Once you establish those types of goals clearly, you should be able to make a decision as to how much risk you need to take with your money. Taking on more risk to achieve higher returns may give you more money at the end of the day, but this could be at the sake of stress worrying about fluctuations in equity markets.

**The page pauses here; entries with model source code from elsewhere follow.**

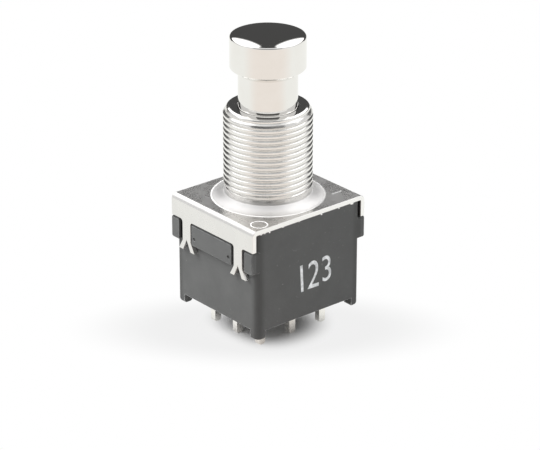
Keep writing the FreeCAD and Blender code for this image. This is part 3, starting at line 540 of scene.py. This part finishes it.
foot_rim = open_rim(thread, 0.0)
rim = open_rim(thread, crown)
bore_top = bushing_top - bore_chamfer
crown_radius = thread_radius - end_chamfer
for radius, height in (
        (crown_radius - end_rounding / 3, bushing_top - end_rounding / 3),
        (crown_radius - end_rounding, bushing_top),
        (bushing_bore + bore_chamfer + end_rounding, bushing_top),
        (bushing_bore + bore_chamfer, bushing_top - end_rounding / 3),
        (bushing_bore, bore_top), (bushing_bore, lip_top), (lip_bore, lip_top),
        (lip_bore, lip_foot), (counterbore, lip_foot), (counterbore, flange_foot),
        (flange, flange_foot), (flange, flange_top), (shoulder_radius, shoulder),
        (root_radius, shoulder)):
    grown = bmesh.ops.extrude_edge_only(thread, edges=rim)["geom"]
    rim = [item for item in grown if isinstance(item, bmesh.types.BMEdge)]
    for vert in {vert for edge in rim for vert in edge.verts}:
        spoke = Vector((vert.co.x, vert.co.y)).normalized() * radius
        vert.co = (spoke.x, spoke.y, height)
bmesh.ops.bridge_loops(thread, edges=rim + foot_rim)
bmesh.ops.recalc_face_normals(thread, faces=thread.faces)
fit(thread, "threaded_bushing", "switch_body", thread_nickel, ["bushing"])


# Frame plate
# One piece of plated steel sheet, folded down on two sides, with a collar drawn up round the
# bushing. Its four legs are split and spread over the housing's blocks, which holds it all together.

plate_rounding = 0.07
collar_foot = 7.9
collar_drawn = 7.5
highlight_ring_inside_from, highlight_ring_inside_full = 7.56, 7.6
highlight_ring_outside_from, highlight_ring_outside_full = 7.74, 7.7


def plate_steel():
    """Satin plated sheet, smoother and brighter where the collar was drawn, with a painted highlight ring
    round the collar's foot.
    """
    material, tree, shader = new_material("Plated sheet steel")
    surface = effect(tree, rolled_metal, Across=7.0, Along=7.0, Smear=2.6)
    grain = effect(tree, fine_grain, Size=0.16)["Height"]
    clouds = effect(tree, mottle, Size=1.3, Contrast=1.2)["Value"]
    edge = effect(tree, rubbed_edges, Size=0.5, Amount=0.7)["Mask"]
    worn = maths(tree, "ADD", maths(tree, "MULTIPLY", surface["Marks"], 0.12),
                 maths(tree, "MULTIPLY", clouds, 0.2))
    colour = blended(tree, worn, (0.84, 0.83, 0.815, 1), (0.75, 0.74, 0.73, 1))
    rubbed = blended(tree, edge, colour, (0.88, 0.88, 0.87, 1))
    sheared = add(tree, "ShaderNodeAttribute", attribute_name="sheared").outputs["Fac"]
    parts = add(tree, "ShaderNodeSeparateXYZ", {0: object_place(tree)}).outputs
    radius = distance_from_axis(tree, parts)
    drawn = remap(tree, radius, collar_foot * MM, collar_drawn * MM)
    bright = blended(tree, maths(tree, "MULTIPLY", drawn, 0.8), rubbed, (0.9, 0.89, 0.885, 1))
    # A thin ring round the collar's foot is made white and less metallic: a painted highlight.
    painted_highlight_ring = maths(tree, "MULTIPLY",
                 remap(tree, radius, highlight_ring_inside_from * MM, highlight_ring_inside_full * MM),
                 remap(tree, radius, highlight_ring_outside_from * MM, highlight_ring_outside_full * MM))
    sheared_and_painted_highlight = maths(tree, "MAXIMUM", sheared, painted_highlight_ring)
    metal = maths(tree, "SUBTRACT", 1.0, maths(tree, "MULTIPLY", painted_highlight_ring, 0.7))
    tree.links.new(metal, shader.inputs["Metallic"])
    tree.links.new(blended(tree, sheared_and_painted_highlight, bright, (0.97, 0.97, 0.96, 1)), shader.inputs["Base Color"])
    film = maths(tree, "ADD", remap(tree, clouds, 0.0, 1.0, 0.26, 0.29),
                 remap(tree, surface["Marks"], 0.0, 1.0, -0.01, 0.02))
    rough = maths(tree, "ADD", film, maths(tree, "MULTIPLY", drawn, 0.22))
    sheared_and_highlight_roughness = maths(tree, "ADD", maths(tree, "MULTIPLY", sheared, 0.2),
                    maths(tree, "MULTIPLY", painted_highlight_ring, 0.4))
    tree.links.new(maths(tree, "ADD", rough, sheared_and_highlight_roughness), shader.inputs["Roughness"])
    raise_grain(tree, shader, maths(tree, "ADD", grain, surface["Streaks"]), 0.05, 0.005)
    return material


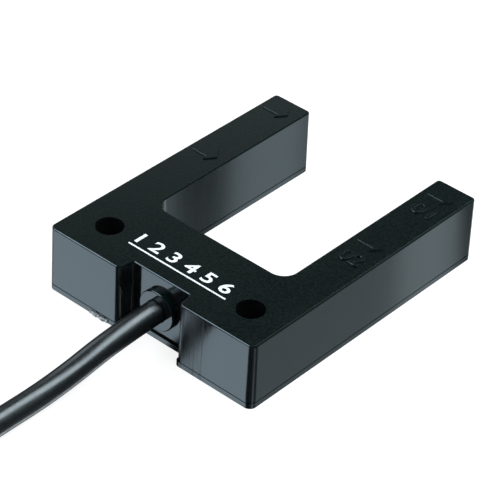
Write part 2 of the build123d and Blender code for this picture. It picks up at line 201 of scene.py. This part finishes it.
# %% [markdown]
# The coil is worked out by a loop. Each run keeps to its place in a bundle three turns wide and three
# high, and then moves over to the next place during a sixth of a turn. A place is given by how many
# degrees the run stays in it, its radius and its height. The control points of a quadratic spline lie
# a little outside the curve, so their radius is divided by the cosine of half a step. Under the strap
# the lower turns are lifted a little, because it runs beneath them.

# %% The coil
coil_centre = Vector((-24.9, -53.0)) * MM
outer, middle, inner = (radius * MM for radius in (23.4, 19.8, 16.2))
low, half_up, high = (height * MM for height in (1.8, 5.4, 9.0))
move_over = 60
coil_places = [
    (300, outer, low),
    (300, middle, low),
    (270, inner, low),
    (300, inner, half_up),
    (270, inner, high),
    (270, middle, high),
    (270, middle, half_up),
    (300, outer, half_up),
]
points_per_turn = 16
strap_angle = 235.0
strap_reach = 22.0
strap_lift = 0.8 * MM


def eased(share):
    """A share from 0 to 1 that starts and ends softly."""
    share = min(max(share, 0.0), 1.0)
    return share * share * (3 - 2 * share)


def coil_place(turned_by):
    """Radius and height of the jacket's middle in the coil, after turning by that many degrees."""
    start = 0
    for here, after in zip(coil_places, coil_places[1:]):
        leaves = start + here[0]
        if turned_by <= leaves + move_over:
            share = eased((turned_by - leaves) / move_over)
            return tuple(a + (b - a) * share for a, b in zip(here[1:], after[1:]))
        start = leaves + move_over
    return coil_places[-1][1:]


def coil_points():
    """Control points of the coil, clockwise from its right-hand side."""
    total = sum(place[0] for place in coil_places) + move_over * (len(coil_places) - 1)
    step = 360 / points_per_turn
    outside = 1 / math.cos(math.radians(step / 2))
    points = []
    for index in range(round(total / step) + 1):
        angle = -index * step
        radius, height = coil_place(index * step)
        from_strap = abs((angle - strap_angle + 180) % 360 - 180)
        lift = strap_lift * eased(1 - from_strap / strap_reach) * (high - height) / (high - low)
        turn = math.radians(angle)
        across = Vector((math.cos(turn), math.sin(turn))) * radius * outside
        points.append((coil_centre.x + across.x, coil_centre.y + across.y, height + lift))
    return points


jacket_points = [Vector(point) * MM for point in route_from_hub]
jacket_points += [Vector(point) for point in coil_points()]
jacket_points += [Vector(point) * MM for point in route_to_free_end]
print("points along the jacket:", len(jacket_points))

# %% [markdown]
# The jacket is soft black vinyl. Its gloss is less sharp than the housing's, and a faint skin of noise
# keeps the highlight from looking drawn. The curve gets its finish as soon as it is made.

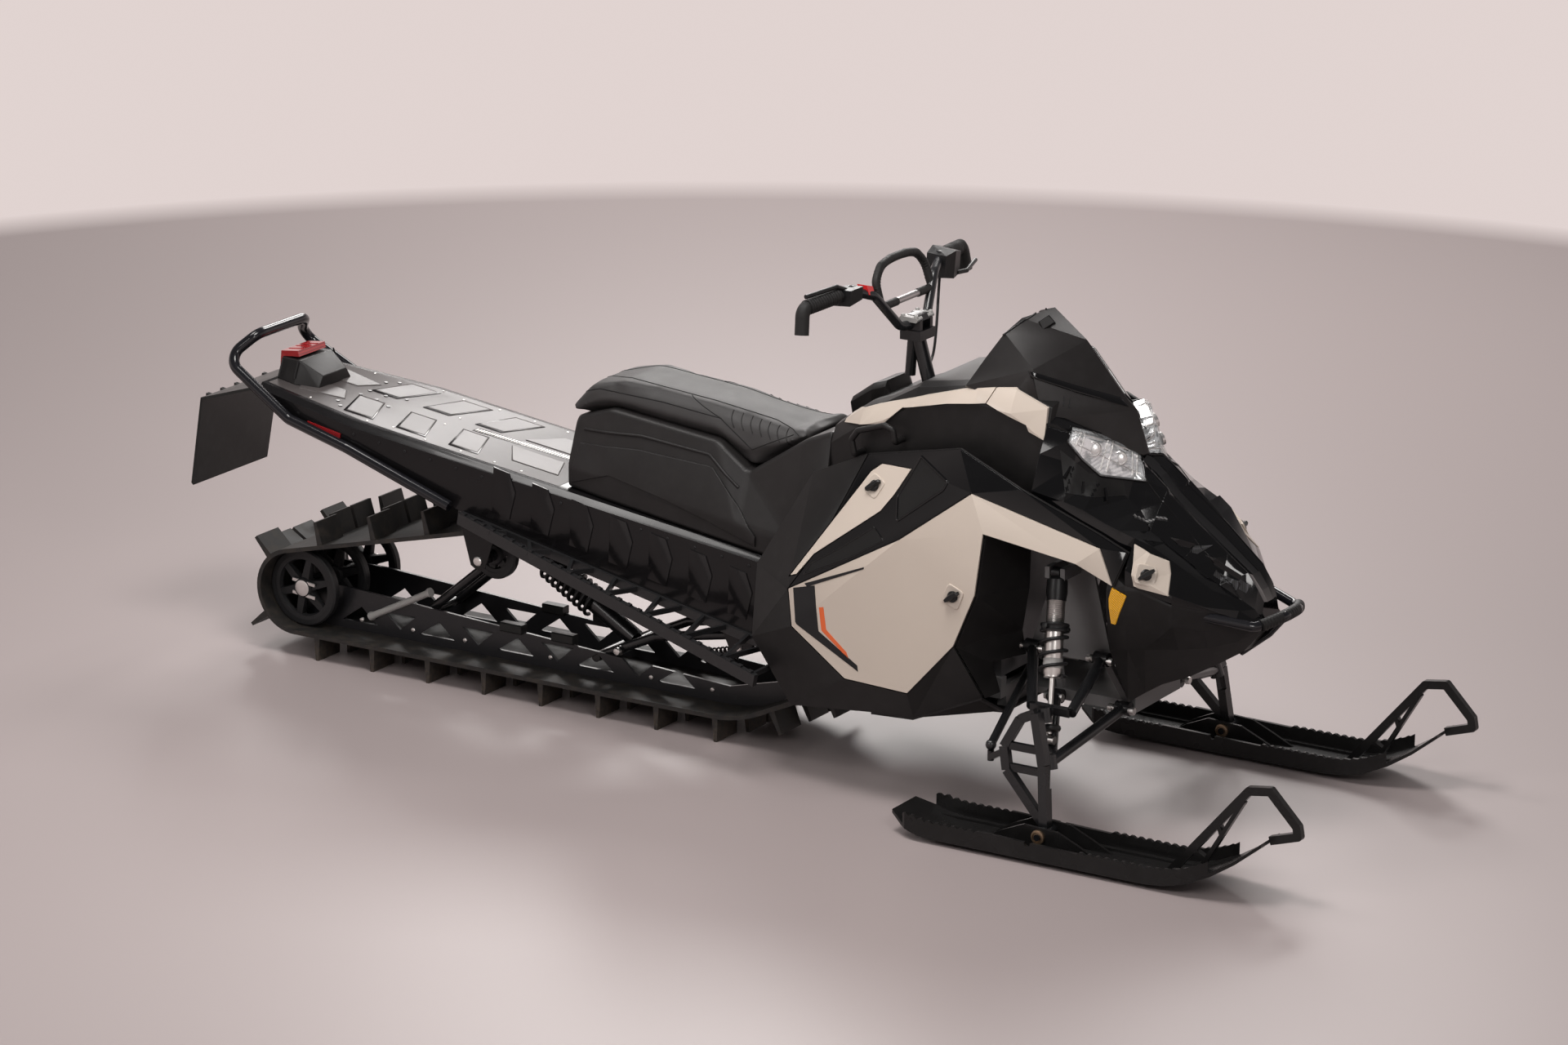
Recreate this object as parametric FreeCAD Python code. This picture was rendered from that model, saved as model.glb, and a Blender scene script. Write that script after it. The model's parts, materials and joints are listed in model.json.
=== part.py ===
"""Mountain snowmobile with a long lugged track, two skis and a tall handlebar.

X points forward, Y to the rider's left, Z up.  The origin is on the ground under
the middle of the whole machine.  All sizes are millimetres.
"""
import FreeCAD, Part
import math
import os

V = FreeCAD.Vector
os.makedirs("parts", exist_ok=True)

# Whole machine
SKI_BOLT_X = 1020.0
STANCE = 920.0
JOINT_GAP = 0.3
PANEL_GAP = 3.0

# Track and the wheels inside it
TRACK_WIDTH = 381.0
BELT = 11.0
LUG_HEIGHT = 60.0
LUG_SPACING = 172.0
LUG_WIDTH = 92.0
LUG_BASE = 17.0
LUG_TIP = 9.0
LUG_STAGGER = 26.0
LUG_PHASE = 56.0
IDLER_X = -1330.0
IDLER_R = 102.0
CARRIER_X = -745.0
CARRIER_Z = 355.0
CARRIER_R = 65.0
DRIVER_X = 290.0
DRIVER_Z = 298.0
DRIVER_R = 85.0
CURVE_X = -70.0
CURVE_R = 330.0
WHEEL_THICK = 24.0
AXLE_R = 11.0

# Rails and arms of the track suspension
RAIL_Y = 95.0
RAIL_THICK = 8.0
RAIL_HEIGHT = 78.0
ARM_TUBE_R = 12.0
FRONT_ARM_X = 20.0
FRONT_ARM_Z = 262.0
SHOCK_CROSS_X = -400.0
SHOCK_CROSS_Z = 150.0

# Tunnel
TUNNEL_FRONT_X = 465.0
TUNNEL_REAR_X = -1452.0
TUNNEL_Z0 = 510.5
TUNNEL_SLOPE = -0.130
TUNNEL_HALF = TRACK_WIDTH / 2 + 14.5
TUNNEL_REAR_HALF = 153.0
TUNNEL_TAPER_X = -1130.0
SHEET = 4.0
CARGO_X = -1200.0
CARGO_SPACING = 150.0
CARGO_HOLE_R = 4.5
BOARD_Z0 = 314.6
BOARD_SLOPE = -0.2076
BOARD_REAR_X = -790.0
BOARD_FRONT_X = 190.0
BOARD_FRONT_Y = TUNNEL_HALF + 195.0
BOARD_RAIL = 22.0

# Front suspension
ARM_R = 13.0
BALL_R = 17.3
BALL_TALL = 34.0
YOKE_BACK = 34.0
YOKE_HALF = 52.0
LOWER_PIVOT_Y = 130.0
LOWER_PIVOT_Z = 268.0
LOWER_REAR_X = 860.0
LOWER_FRONT_X = 1042.0
LOWER_BALL = (1003.0, 415.0, 208.0)
UPPER_PIVOT_Y = 165.0
UPPER_PIVOT_Z = 392.0
UPPER_REAR_X = 815.0
UPPER_FRONT_X = 1000.0
UPPER_BALL = (976.0, 396.0, 312.0)
SHOCK_TOP = (905.0, 215.0, 600.0)
SHOCK_FOOT = (972.0, 366.0, 244.2)
SHOCK_R = 27.0
SHOCK_EYE = 14.0
TIE_BALL = (849.0, 420.0, 225.0)
TIE_INNER = (778.0, 95.0, 330.0)
TIE_R = 10.0
TIE_BALL_R = 13.0
TIE_DROP = 30.0
SPINDLE_THICK = 22.0

# Skis
SKI_WIDTH = 176.0
SKI_WALL = 9.0
SKI_SOLE = 9.0
SKI_RAIL = 30.0
SKI_TAIL_X = 640.0
SKI_TIP_X = 1600.0
SKI_BOLT_Z = 52.0
SKI_BOLT_R = 8.0
KEEL_DEPTH = 12.0
KEEL_WIDTH = 26.0
SADDLE_HALF = 27.0
SADDLE_THICK = 7.0
LOOP_BAR = 17.0

# Steering
POST_TOP = (395.0, 0.0, 1052.0)
POST_FOOT = (481.0, 0.0, 761.0)
POST_R = 17.0
BAR_R = 11.5
BAR_RISE = 32.0
HOSE_R = 3.5
GRIP_R = 17.0

# Body skin
SKIN = 5.0
LIP_THICK = 3.0
LIP_REACH = 12.0
SEAT_HALF = 142.0
NOSE_REAR_X = LOWER_FRONT_X + 22.0

# Engine block
ENGINE_REAR_X = 500.0
ENGINE_FRONT_X = 744.0
ENGINE_HALF = 190.0
ENGINE_LOW = 310.0
ENGINE_TOP = 640.0
CRADLE_Y = 178.0
CRADLE_HEIGHT = 50.0
CRADLE_FRONT_X = 752.0
PAN_TOP = 234.3


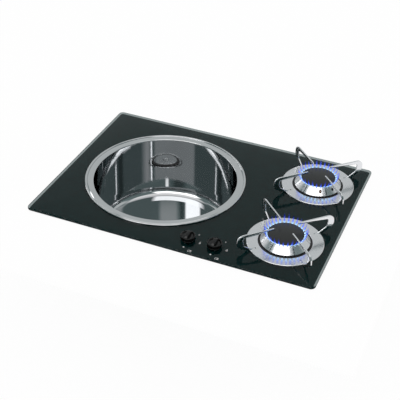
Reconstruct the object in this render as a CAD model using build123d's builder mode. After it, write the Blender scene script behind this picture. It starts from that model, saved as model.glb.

Make the goals first, then select an appropriate investment strategy (including asset allocation etc.) to meet those objectives.


----------



## kcowan (Jul 1, 2010)

I would take a serious look at Corporate Paper. Ask your bank manager. You purchase unsecured paper, say $50k for $48k and in 1 year (or a variety of terms, 90 days being the most common) you have a capital gain of $2k by getting $50k back. With your large amount of cash, you qualify for this type of investing, and it is worth the trouble. It is the corporate equivalent of the GIC and widely used by treasurers. The main advantage over GICs is the tax treatment.


----------



## herrM (Jan 1, 2012)

Sampson said:


> You are in a very good position, and have plenty of options, however, I would suggest you pose a similar albeit re-phrashed question for yourself.
> 
> Ask yourself, What goals am I saving for?
> 
> ...


Thanks .... I guess my goal would be to have enough for children's education and when I retire in fifteen years have sufficient income to live comfortably. Not keen on risky investments , conversely hate sitting on cash that gets me nothing. There was a comment about corporate paper? Strips? Perhaps I will investigate that , better an extra percent point than those from gics .

Thnx for your help again I really appreciate all the comments from this website


----------